** begin Data segment **
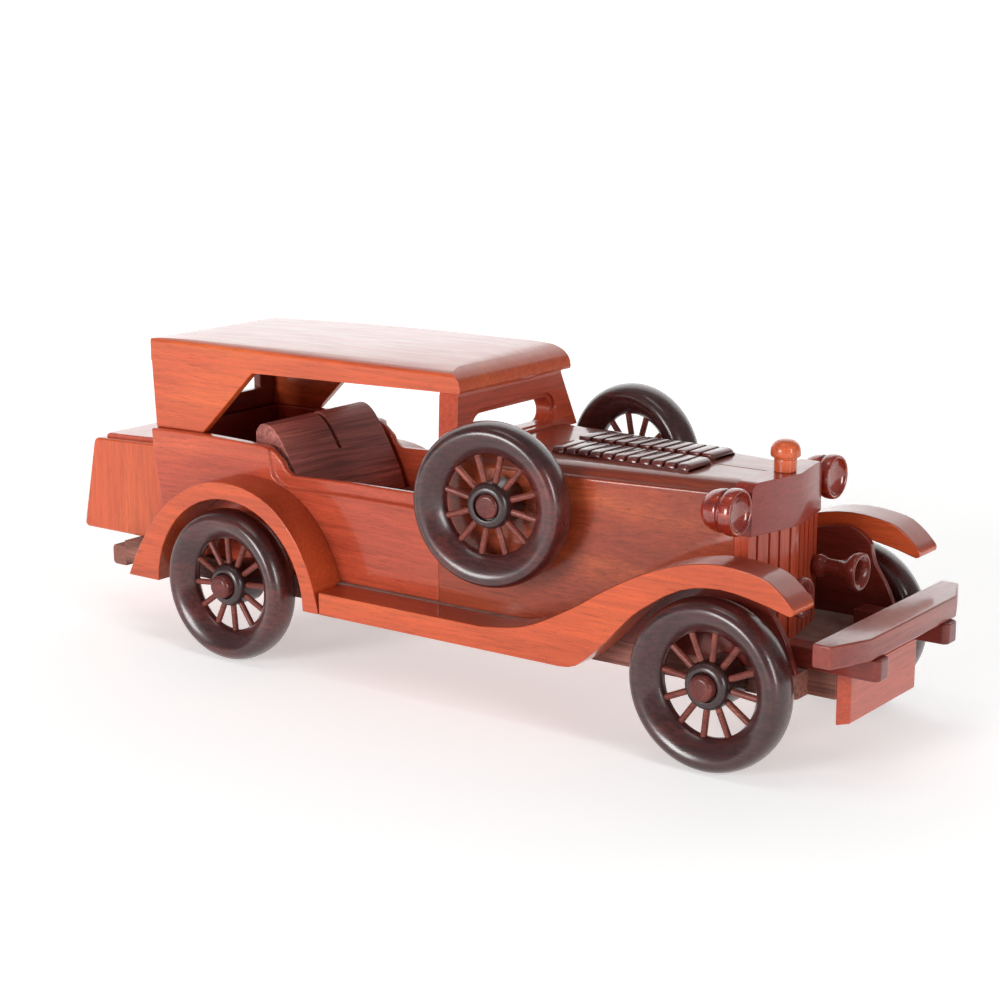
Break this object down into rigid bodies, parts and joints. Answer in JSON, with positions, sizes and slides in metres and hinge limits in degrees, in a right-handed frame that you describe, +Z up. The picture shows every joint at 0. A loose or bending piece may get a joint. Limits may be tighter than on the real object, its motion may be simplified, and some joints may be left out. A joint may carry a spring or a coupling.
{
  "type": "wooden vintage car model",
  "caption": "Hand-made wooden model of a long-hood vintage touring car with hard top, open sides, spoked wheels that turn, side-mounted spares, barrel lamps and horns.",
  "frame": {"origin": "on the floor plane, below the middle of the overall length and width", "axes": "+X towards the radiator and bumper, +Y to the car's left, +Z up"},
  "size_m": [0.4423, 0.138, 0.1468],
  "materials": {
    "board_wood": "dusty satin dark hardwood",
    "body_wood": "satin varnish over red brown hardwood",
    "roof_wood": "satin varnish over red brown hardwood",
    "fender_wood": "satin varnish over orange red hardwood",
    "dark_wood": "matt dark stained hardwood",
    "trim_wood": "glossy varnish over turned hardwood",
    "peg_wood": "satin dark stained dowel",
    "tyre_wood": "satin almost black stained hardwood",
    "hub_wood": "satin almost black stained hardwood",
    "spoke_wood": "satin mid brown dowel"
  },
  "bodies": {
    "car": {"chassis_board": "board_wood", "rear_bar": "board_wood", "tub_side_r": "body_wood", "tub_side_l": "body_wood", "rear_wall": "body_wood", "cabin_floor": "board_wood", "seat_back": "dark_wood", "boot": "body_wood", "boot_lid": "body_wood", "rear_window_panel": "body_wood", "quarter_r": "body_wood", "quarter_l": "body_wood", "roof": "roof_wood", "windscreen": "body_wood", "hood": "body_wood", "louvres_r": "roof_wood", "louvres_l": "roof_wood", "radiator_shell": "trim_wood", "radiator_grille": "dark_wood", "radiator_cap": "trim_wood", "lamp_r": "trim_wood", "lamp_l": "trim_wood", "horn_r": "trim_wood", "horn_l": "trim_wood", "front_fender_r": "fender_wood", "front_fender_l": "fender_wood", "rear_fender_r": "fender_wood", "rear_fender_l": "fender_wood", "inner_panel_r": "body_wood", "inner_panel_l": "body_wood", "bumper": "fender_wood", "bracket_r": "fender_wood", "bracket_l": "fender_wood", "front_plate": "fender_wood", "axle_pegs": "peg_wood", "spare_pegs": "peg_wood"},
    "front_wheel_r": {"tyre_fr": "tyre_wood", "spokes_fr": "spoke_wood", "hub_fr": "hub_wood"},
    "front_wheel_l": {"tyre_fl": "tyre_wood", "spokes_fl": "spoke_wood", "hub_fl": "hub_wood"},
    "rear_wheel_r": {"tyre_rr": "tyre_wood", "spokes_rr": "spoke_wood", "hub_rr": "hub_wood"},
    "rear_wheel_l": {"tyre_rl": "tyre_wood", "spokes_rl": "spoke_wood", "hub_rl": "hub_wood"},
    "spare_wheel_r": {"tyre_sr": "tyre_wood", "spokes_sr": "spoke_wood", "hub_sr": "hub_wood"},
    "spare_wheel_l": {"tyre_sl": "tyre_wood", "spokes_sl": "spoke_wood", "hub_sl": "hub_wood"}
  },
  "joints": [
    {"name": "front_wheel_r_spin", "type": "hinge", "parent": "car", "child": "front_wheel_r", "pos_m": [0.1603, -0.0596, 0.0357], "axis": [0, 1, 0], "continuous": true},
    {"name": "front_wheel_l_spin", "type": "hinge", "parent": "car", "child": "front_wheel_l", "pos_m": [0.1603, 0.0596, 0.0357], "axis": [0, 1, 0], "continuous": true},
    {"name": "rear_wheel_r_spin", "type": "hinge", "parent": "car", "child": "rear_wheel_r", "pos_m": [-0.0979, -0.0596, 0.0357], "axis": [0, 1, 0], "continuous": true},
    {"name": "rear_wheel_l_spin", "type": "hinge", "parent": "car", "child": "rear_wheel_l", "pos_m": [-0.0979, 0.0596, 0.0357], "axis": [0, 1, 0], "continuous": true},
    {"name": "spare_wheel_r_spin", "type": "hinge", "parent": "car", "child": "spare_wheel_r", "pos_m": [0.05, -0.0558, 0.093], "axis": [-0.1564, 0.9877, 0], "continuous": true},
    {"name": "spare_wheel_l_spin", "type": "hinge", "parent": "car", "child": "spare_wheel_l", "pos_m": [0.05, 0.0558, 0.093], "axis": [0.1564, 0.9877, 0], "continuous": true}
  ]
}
** end Data segment **
Print the whole listing exactly as it is.

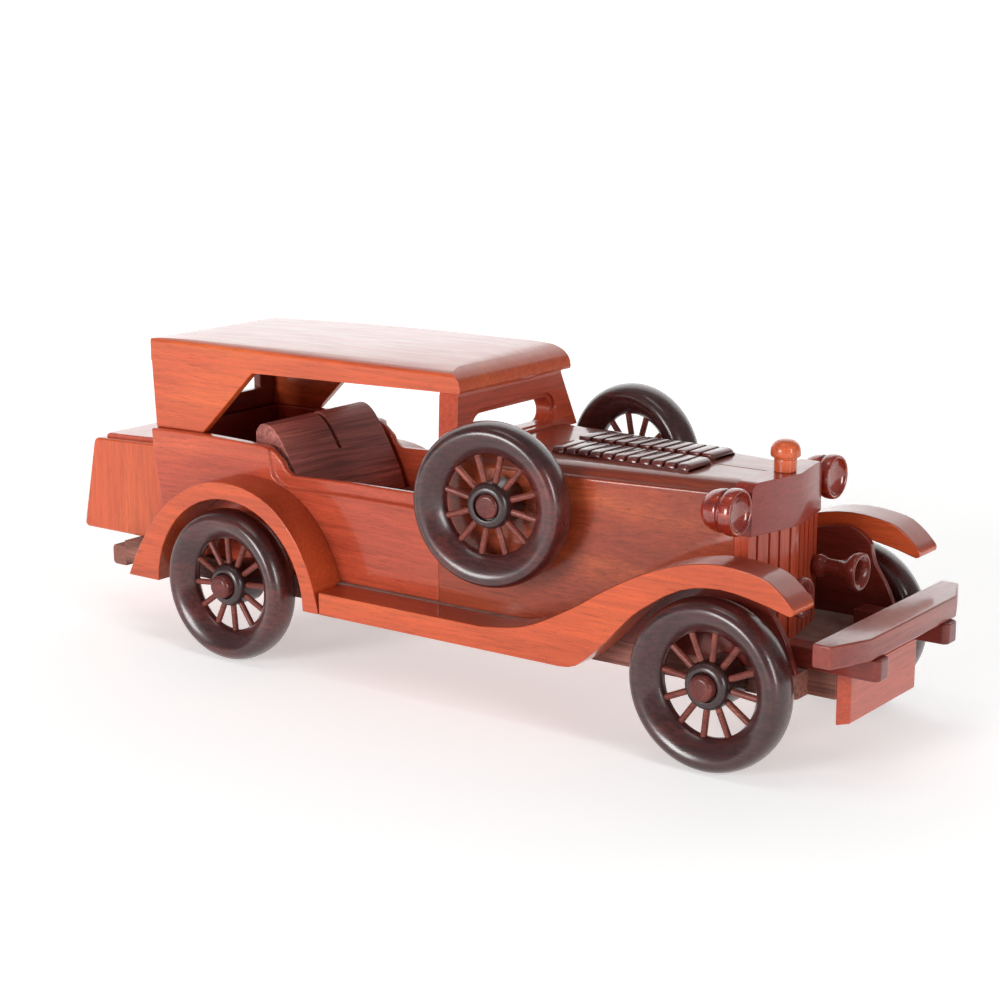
Break this object down into rigid bodies, parts and joints. Answer in JSON, with positions, sizes and slides in metres and hinge limits in degrees, in a right-handed frame that you describe, +Z up. The picture shows every joint at 0. A loose or bending piece may get a joint. Limits may be tighter than on the real object, its motion may be simplified, and some joints may be left out. A joint may carry a spring or a coupling.
{
  "type": "wooden vintage car model",
  "caption": "Hand-made wooden model of a long-hood vintage touring car with hard top, open sides, spoked wheels that turn, side-mounted spares, barrel lamps and horns.",
  "frame": {"origin": "on the floor plane, below the middle of the overall length and width", "axes": "+X towards the radiator and bumper, +Y to the car's left, +Z up"},
  "size_m": [0.4423, 0.138, 0.1468],
  "materials": {
    "board_wood": "dusty satin dark hardwood",
    "body_wood": "satin varnish over red brown hardwood",
    "roof_wood": "satin varnish over red brown hardwood",
    "fender_wood": "satin varnish over orange red hardwood",
    "dark_wood": "matt dark stained hardwood",
    "trim_wood": "glossy varnish over turned hardwood",
    "peg_wood": "satin dark stained dowel",
    "tyre_wood": "satin almost black stained hardwood",
    "hub_wood": "satin almost black stained hardwood",
    "spoke_wood": "satin mid brown dowel"
  },
  "bodies": {
    "car": {"chassis_board": "board_wood", "rear_bar": "board_wood", "tub_side_r": "body_wood", "tub_side_l": "body_wood", "rear_wall": "body_wood", "cabin_floor": "board_wood", "seat_back": "dark_wood", "boot": "body_wood", "boot_lid": "body_wood", "rear_window_panel": "body_wood", "quarter_r": "body_wood", "quarter_l": "body_wood", "roof": "roof_wood", "windscreen": "body_wood", "hood": "body_wood", "louvres_r": "roof_wood", "louvres_l": "roof_wood", "radiator_shell": "trim_wood", "radiator_grille": "dark_wood", "radiator_cap": "trim_wood", "lamp_r": "trim_wood", "lamp_l": "trim_wood", "horn_r": "trim_wood", "horn_l": "trim_wood", "front_fender_r": "fender_wood", "front_fender_l": "fender_wood", "rear_fender_r": "fender_wood", "rear_fender_l": "fender_wood", "inner_panel_r": "body_wood", "inner_panel_l": "body_wood", "bumper": "fender_wood", "bracket_r": "fender_wood", "bracket_l": "fender_wood", "front_plate": "fender_wood", "axle_pegs": "peg_wood", "spare_pegs": "peg_wood"},
    "front_wheel_r": {"tyre_fr": "tyre_wood", "spokes_fr": "spoke_wood", "hub_fr": "hub_wood"},
    "front_wheel_l": {"tyre_fl": "tyre_wood", "spokes_fl": "spoke_wood", "hub_fl": "hub_wood"},
    "rear_wheel_r": {"tyre_rr": "tyre_wood", "spokes_rr": "spoke_wood", "hub_rr": "hub_wood"},
    "rear_wheel_l": {"tyre_rl": "tyre_wood", "spokes_rl": "spoke_wood", "hub_rl": "hub_wood"},
    "spare_wheel_r": {"tyre_sr": "tyre_wood", "spokes_sr": "spoke_wood", "hub_sr": "hub_wood"},
    "spare_wheel_l": {"tyre_sl": "tyre_wood", "spokes_sl": "spoke_wood", "hub_sl": "hub_wood"}
  },
  "joints": [
    {"name": "front_wheel_r_spin", "type": "hinge", "parent": "car", "child": "front_wheel_r", "pos_m": [0.1603, -0.0596, 0.0357], "axis": [0, 1, 0], "continuous": true},
    {"name": "front_wheel_l_spin", "type": "hinge", "parent": "car", "child": "front_wheel_l", "pos_m": [0.1603, 0.0596, 0.0357], "axis": [0, 1, 0], "continuous": true},
    {"name": "rear_wheel_r_spin", "type": "hinge", "parent": "car", "child": "rear_wheel_r", "pos_m": [-0.0979, -0.0596, 0.0357], "axis": [0, 1, 0], "continuous": true},
    {"name": "rear_wheel_l_spin", "type": "hinge", "parent": "car", "child": "rear_wheel_l", "pos_m": [-0.0979, 0.0596, 0.0357], "axis": [0, 1, 0], "continuous": true},
    {"name": "spare_wheel_r_spin", "type": "hinge", "parent": "car", "child": "spare_wheel_r", "pos_m": [0.05, -0.0558, 0.093], "axis": [-0.1564, 0.9877, 0], "continuous": true},
    {"name": "spare_wheel_l_spin", "type": "hinge", "parent": "car", "child": "spare_wheel_l", "pos_m": [0.05, 0.0558, 0.093], "axis": [0.1564, 0.9877, 0], "continuous": true}
  ]
}